Restate all of the data exactly.

------------------------------------------------

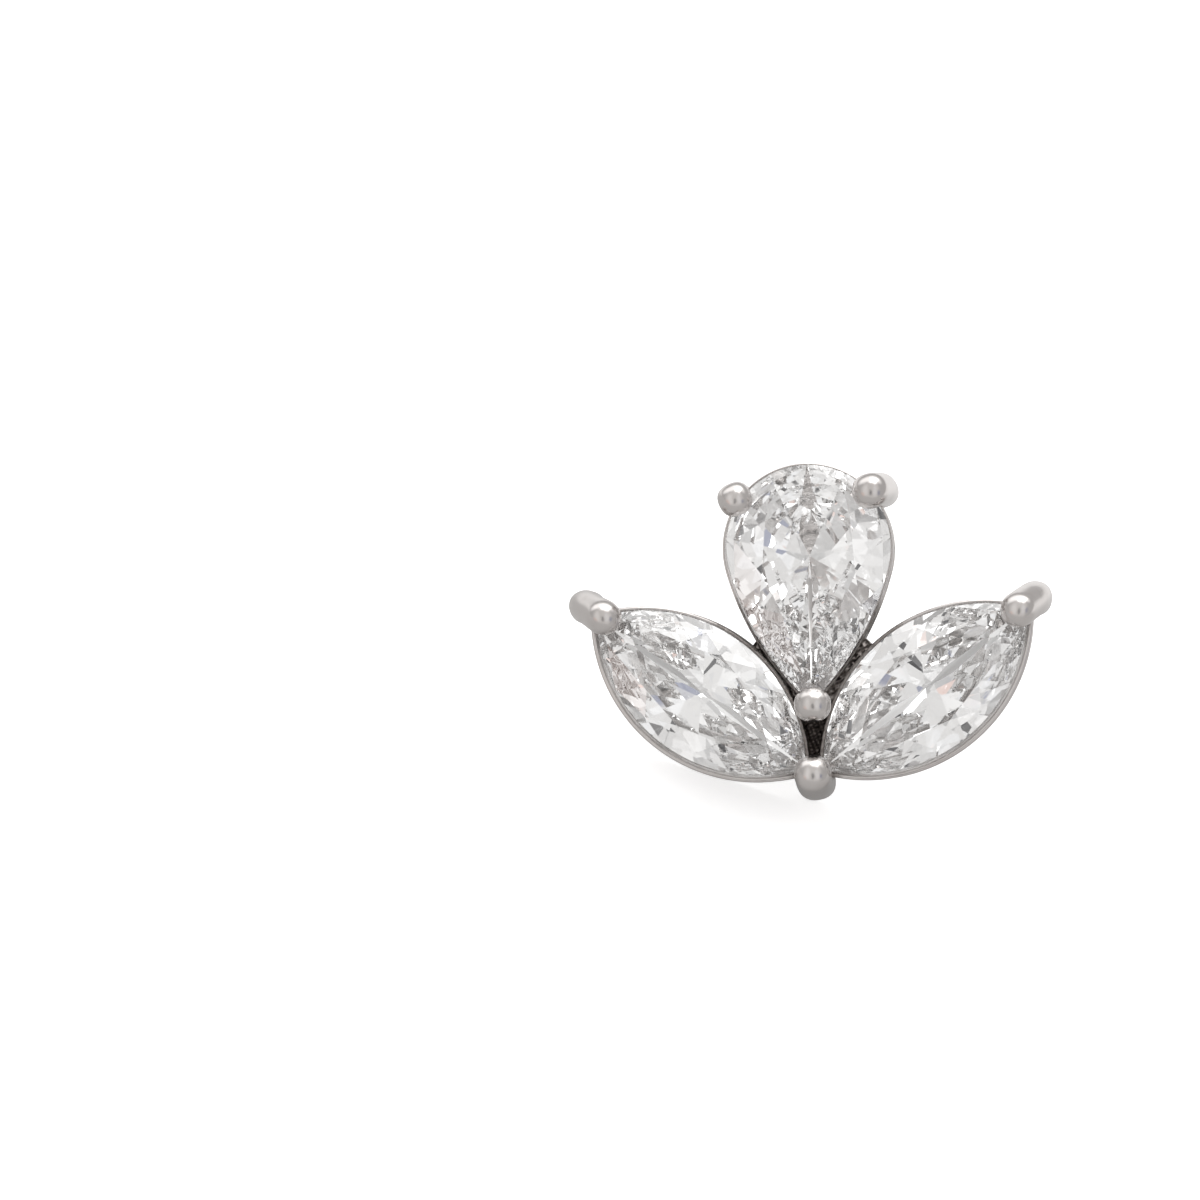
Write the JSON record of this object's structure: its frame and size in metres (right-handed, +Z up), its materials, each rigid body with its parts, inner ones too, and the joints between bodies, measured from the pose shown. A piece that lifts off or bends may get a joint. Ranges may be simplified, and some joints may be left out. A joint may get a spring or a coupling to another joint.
{
  "type": "flower stud earring",
  "caption": "Flower-shaped stud earring: a pear-cut clear stone above marquise-cut leaves, held by prongs in open baskets on a straight grooved post.",
  "frame": {"origin": "on the surface that the stud lies on, below the middle of its box", "axes": "+Z up from that surface; the stones face towards -Y and up, and the post runs back and down towards +Y; +X to the right of a viewer who looks along +Y"},
  "size_m": [0.0174, 0.0198, 0.0124],
  "materials": {
    "plated_metal": "polished",
    "crystal": "polished"
  },
  "bodies": {
    "root": {"setting": "plated_metal", "pear_stone": "crystal", "marquise_left": "crystal", "marquise_right": "crystal"}
  },
  "joints": []
}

------------------------------------------------

Task answer =>
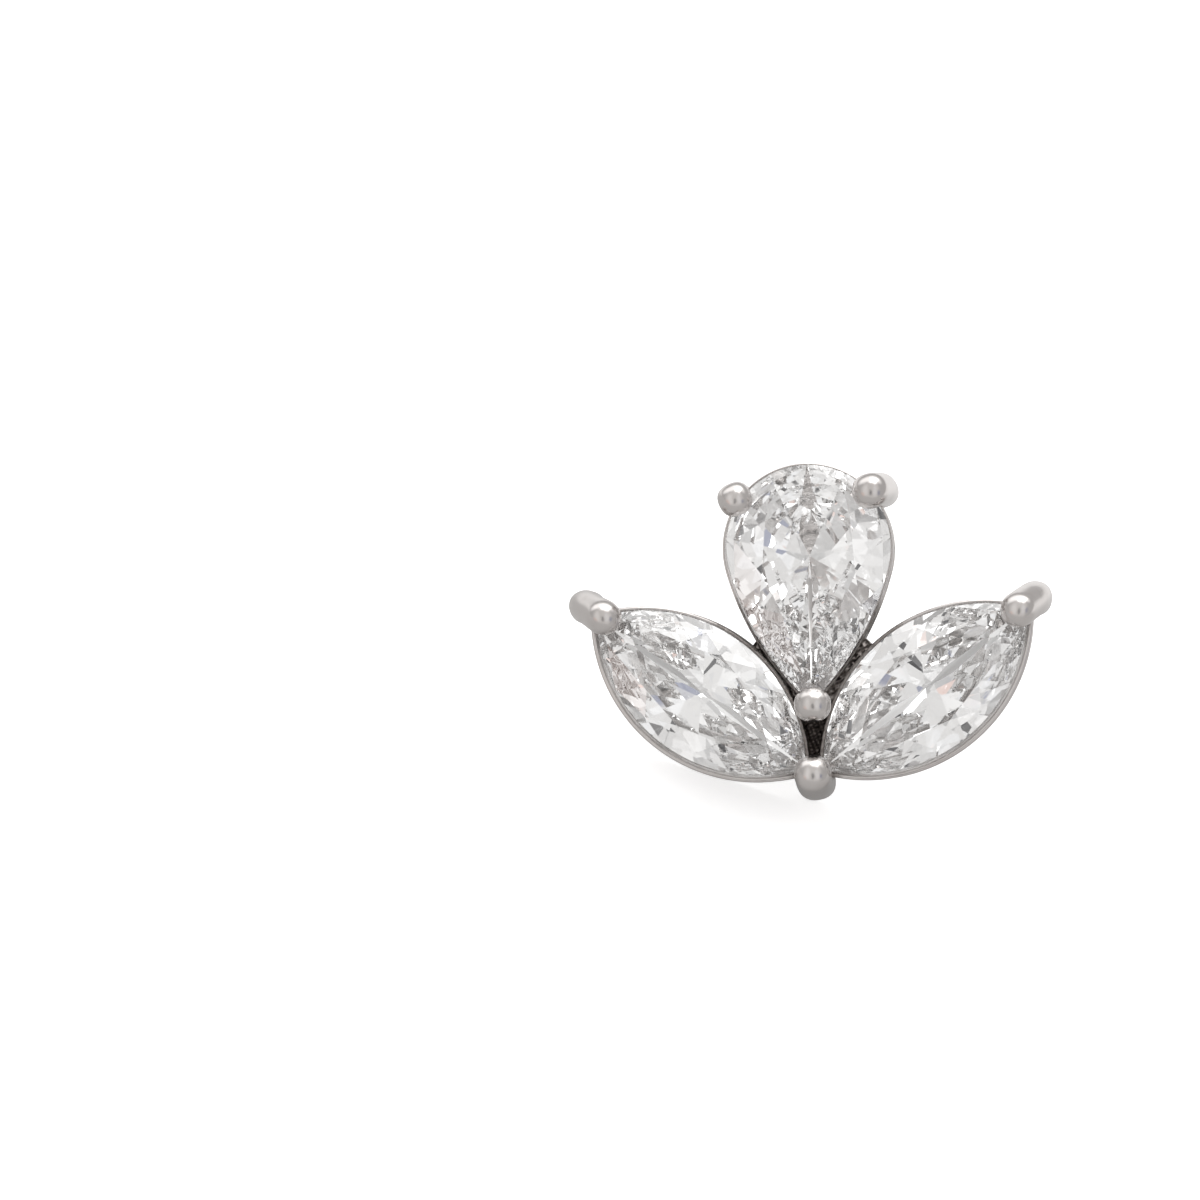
Write the JSON record of this object's structure: its frame and size in metres (right-handed, +Z up), its materials, each rigid body with its parts, inner ones too, and the joints between bodies, measured from the pose shown. A piece that lifts off or bends may get a joint. Ranges may be simplified, and some joints may be left out. A joint may get a spring or a coupling to another joint.
{
  "type": "flower stud earring",
  "caption": "Flower-shaped stud earring: a pear-cut clear stone above marquise-cut leaves, held by prongs in open baskets on a straight grooved post.",
  "frame": {"origin": "on the surface that the stud lies on, below the middle of its box", "axes": "+Z up from that surface; the stones face towards -Y and up, and the post runs back and down towards +Y; +X to the right of a viewer who looks along +Y"},
  "size_m": [0.0174, 0.0198, 0.0124],
  "materials": {
    "plated_metal": "polished",
    "crystal": "polished"
  },
  "bodies": {
    "root": {"setting": "plated_metal", "pear_stone": "crystal", "marquise_left": "crystal", "marquise_right": "crystal"}
  },
  "joints": []
}